In Deutschland können Aldi Nord und Süd die Schwarz-Tochter Lidl gemeinsam noch auf Distanz halten, bei den Einzelumsätzen liegt Lidl klar vor Aldi Süd und Aldi Nord.
Doch laut der Gesellschaft für Konsumforschung (GfK) konnten die Essener
zuletzt aufholen, wuchsen stärker als alle Discounter im Durchschnitt.
Aldi-Nord-Chef Hufnagel setzt aber vor allem im Ausland auf
eine weitere Expansion
. Die soll nicht allein durch die Eröffnung immer neuer Läden erfolgen, sondern wie durch den Casino-Deal in Frankreich auch durch Übernahmen von Konkurrenten. Aldi Nord setze „selbstverständlich auf organisches Wachstum“, betonte Unternehmenssprecher Florian Scholbeck, man prüfe aber auch „systematisch, welche Potenziale sich etwa aus Zukäufen ergeben können.“ Für die Casino-Kette Leader Price hatte Aldi Nord im März ein Angebot abgegeben. Dem Deal müssen noch die Wettbewerbsbehörden zustimmen.
Neuer Campus in Essen-Kray
Aldi Nord beschäftigt in Deutschland 38.000 Mitarbeiter, betreibt mehr als 2300 Filialen. Weltweit arbeiten 77.000 Menschen in neuen Ländern für die Essener Gruppe.
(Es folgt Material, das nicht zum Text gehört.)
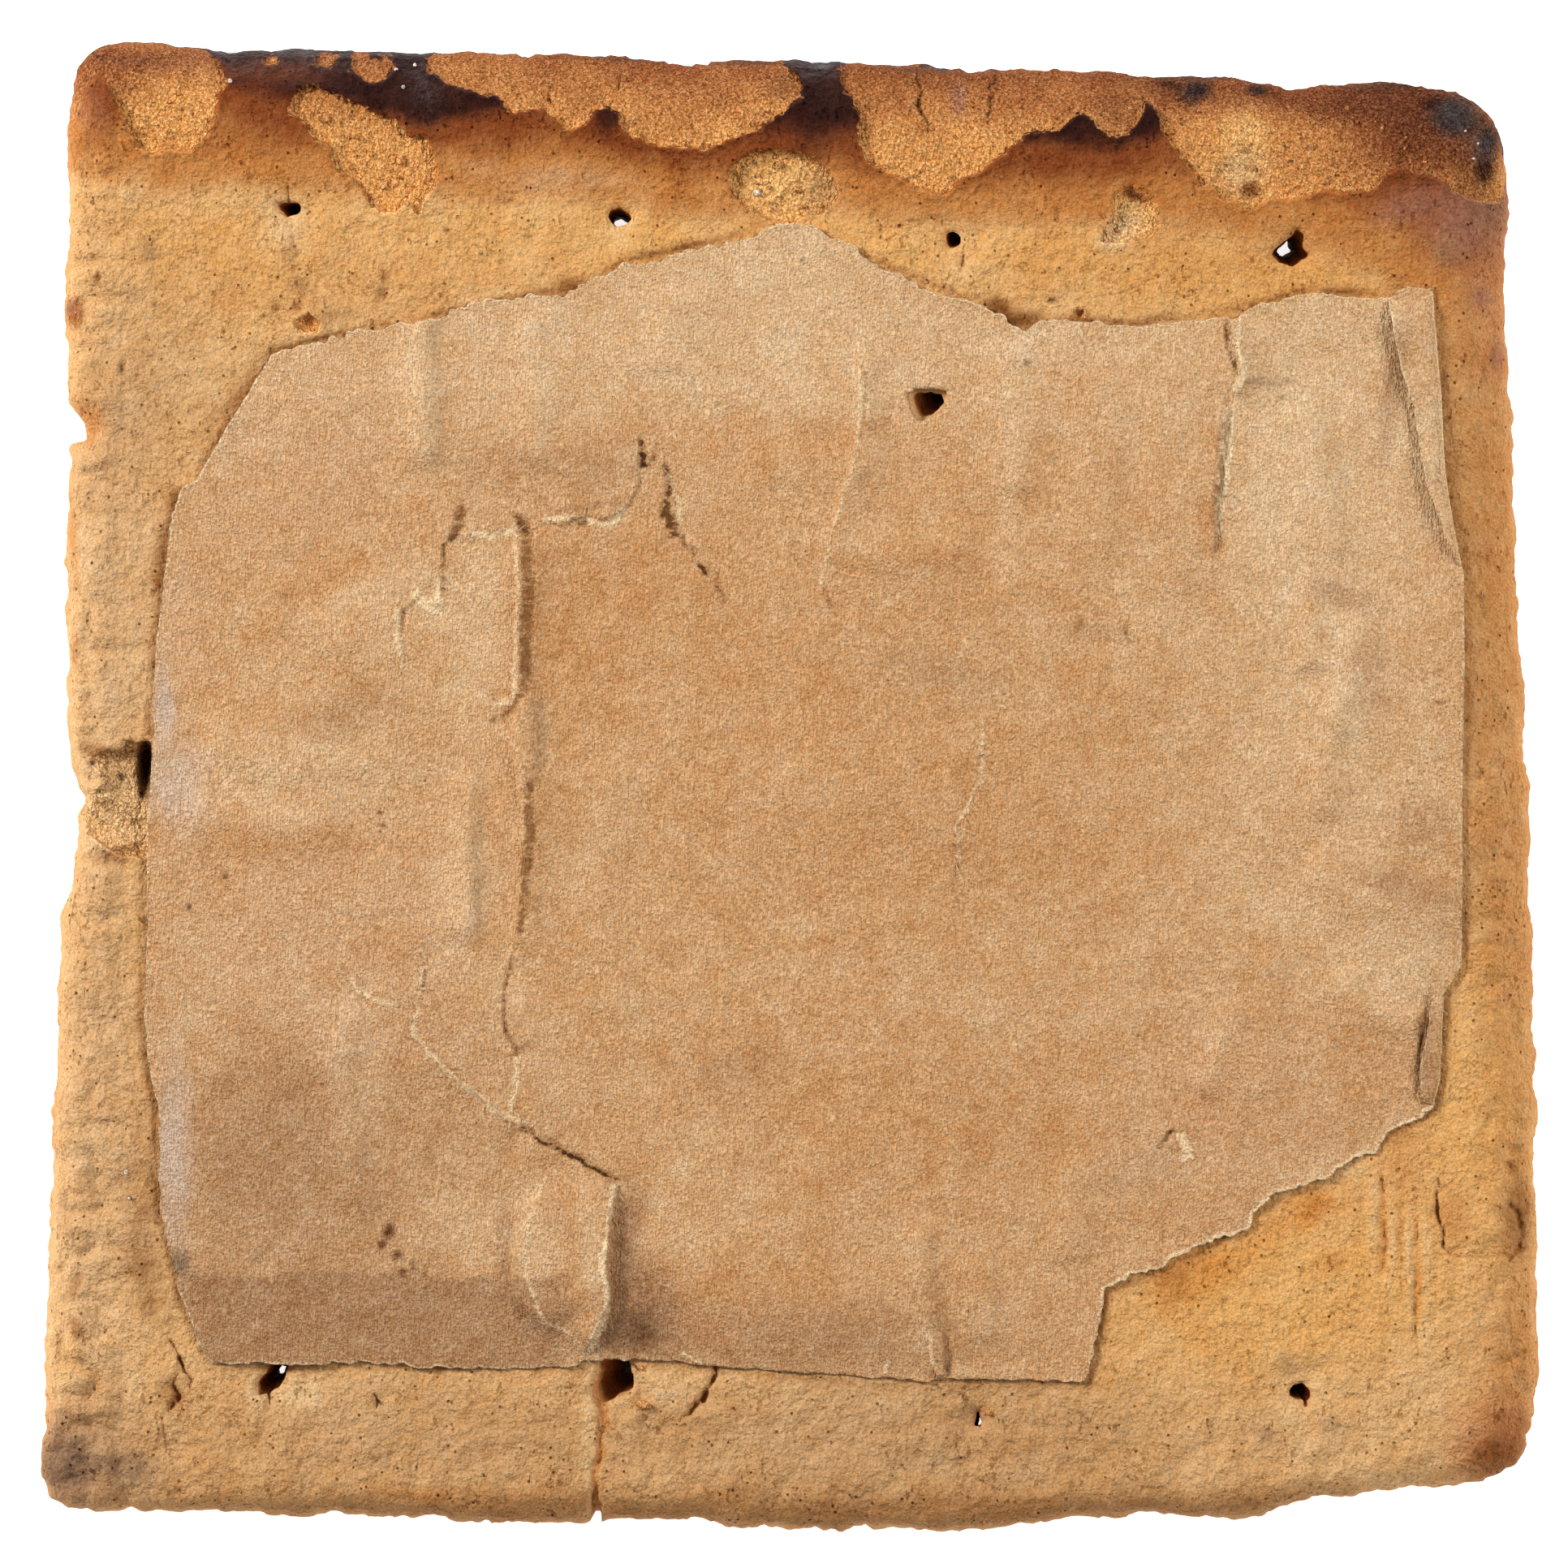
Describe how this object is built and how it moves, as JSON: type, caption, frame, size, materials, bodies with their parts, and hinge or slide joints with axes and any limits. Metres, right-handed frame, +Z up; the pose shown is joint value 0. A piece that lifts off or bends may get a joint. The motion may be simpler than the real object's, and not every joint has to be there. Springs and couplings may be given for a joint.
{
  "type": "hardtack biscuit",
  "caption": "Old square ship's biscuit, scorched and flaked along one edge, pierced with docking holes, with a torn kraft paper label stuck on its upper face.",
  "frame": {"origin": "middle of the bounding box's base: the biscuit's flat underside stands on z = 0", "axes": "+Z up through the thickness, out of the labelled face; +Y towards the scorched, flaked edge; +X to the right when that edge is at the top"},
  "size_m": [0.0958, 0.0954, 0.0111],
  "materials": {
    "crust": "dry baked biscuit, tan to amber, scorched brown to black along one edge, with grainy flaked patches",
    "label_paper": "aged kraft paper, fibrous and matte, stained, wrinkled and torn"
  },
  "bodies": {
    "root": {"biscuit": "crust", "paper_label": "label_paper"}
  },
  "joints": []
}
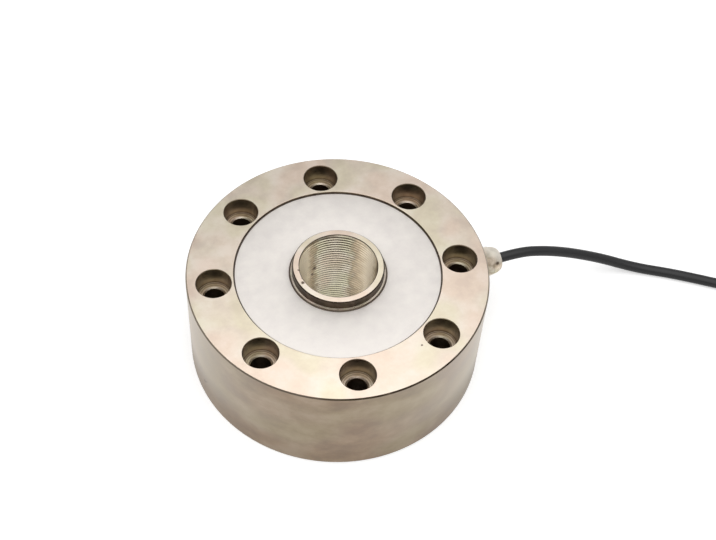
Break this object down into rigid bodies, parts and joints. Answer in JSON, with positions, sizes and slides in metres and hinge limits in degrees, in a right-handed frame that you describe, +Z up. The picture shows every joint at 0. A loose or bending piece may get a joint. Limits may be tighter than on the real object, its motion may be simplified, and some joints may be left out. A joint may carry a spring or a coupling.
{
  "type": "pancake load cell",
  "caption": "Low-profile spoked steel load cell with counterbored rim holes, a raised threaded hub, flat covers, a side cable gland and a coiled cable with bare leads.",
  "frame": {"origin": "centre of the rim's lower face, on the load axis", "axes": "+Z up along the load axis towards the raised hub, +X along the cable gland"},
  "size_m": [0.3464, 0.1496, 0.0506],
  "materials": {
    "nickel_plated_steel": "bright nickel plate over fine turning",
    "cover_steel": "satin, fine turned",
    "nickel_plated_brass": "nickel plated, turned",
    "sealing_compound": "cured, satin",
    "gauge_foil": "polyimide film",
    "board_laminate": "lacquered laminate",
    "tinned_brass": "tinned",
    "resistor_body": "lacquered ceramic",
    "foil_resistor_body": "varnished foil",
    "loom_jacket": "drawn sleeving",
    "rubber": "moulded",
    "nylon_black": "moulded",
    "cable_jacket": "extruded, satin",
    "shrink_sleeve": "heat shrunk, satin",
    "tinned_copper": "tinned strands",
    "insulation_red": "extruded",
    "insulation_black": "extruded",
    "insulation_white": "extruded",
    "insulation_green": "extruded"
  },
  "bodies": {
    "root": {"elastic_body": "nickel_plated_steel", "top_cover": "cover_steel", "bottom_cover": "cover_steel", "top_cover_sealant": "sealing_compound", "bottom_cover_sealant": "sealing_compound", "strain_gauges": "gauge_foil", "terminal_board": "board_laminate", "solder_posts": "tinned_brass", "trim_resistors": "resistor_body", "foil_resistors": "foil_resistor_body", "bridge_loom": "loom_jacket", "bridge_jumpers": "loom_jacket", "gland_body": "nickel_plated_brass", "gland_washer": "rubber", "gland_grommet": "rubber", "gland_clamp": "nylon_black", "gland_nut": "nickel_plated_brass", "cable_inner_end": "cable_jacket", "cable_run": "cable_jacket", "cable_coil": "cable_jacket", "coil_ties": "nylon_black", "cable_tail": "cable_jacket", "jacket_end": "cable_jacket", "jacket_sleeve": "shrink_sleeve", "lead_tips": "tinned_copper", "inner_red": "insulation_red", "lead_red": "insulation_red", "inner_black": "insulation_black", "lead_black": "insulation_black", "inner_white": "insulation_white", "lead_white": "insulation_white", "inner_green": "insulation_green", "lead_green": "insulation_green", "inner_drain": "tinned_copper", "lead_drain": "tinned_copper"}
  },
  "joints": []
}
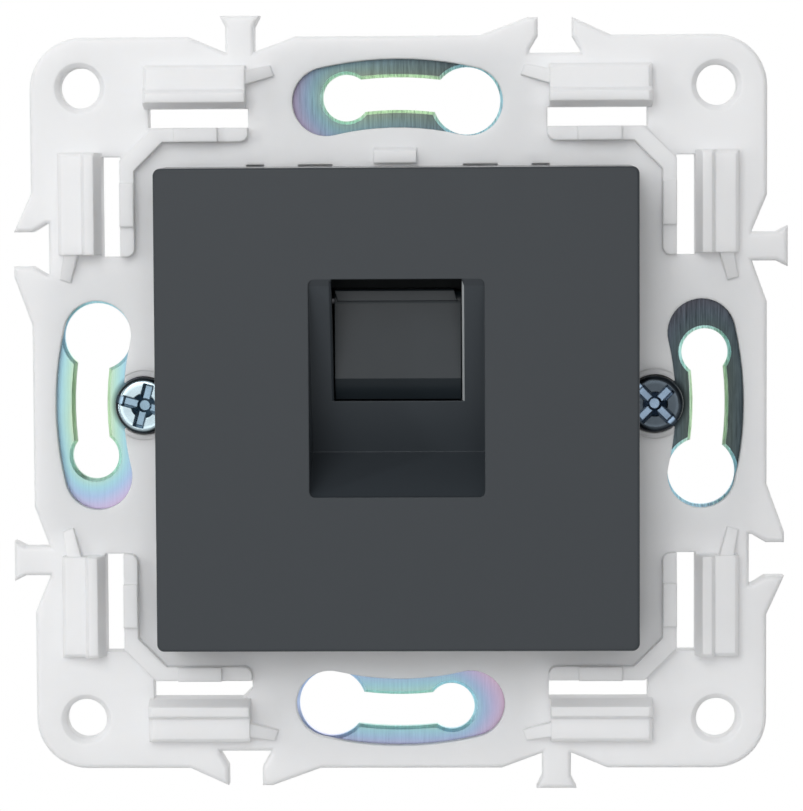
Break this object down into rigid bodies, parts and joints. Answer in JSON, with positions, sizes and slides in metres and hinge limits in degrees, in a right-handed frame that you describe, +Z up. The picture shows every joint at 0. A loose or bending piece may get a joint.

In Europa ist Aldi Nord außer in seinem Heimatmarkt auch in Belgien, Dänemark, Frankreich, Luxemburg, den Niederlanden, Polen, Portugal und Spanien vertreten. Die Märkte in Südeuropa gelten als schwierig, die in den Beneluxstaaten als einigermaßen gesättigt. Daher legt Aldi Nord den Fokus verstärkt auf Frankreich.
In Deutschland setzt Aldi Nord auf eine Modernisierung seiner Märkte – und seines Auftretens. Die Essener galten jahrzehntelang als die trägere der beiden Schwestergesellschaften. Bei der Entstaubung helfen soll auch die neue Zentrale, die gerade in Essen-Kray entsteht. der Campus für 1200 Mitarbeiter will entgegen der bisherigen Tradition auffallen – und gute Kräfte in den Essener Norden locken.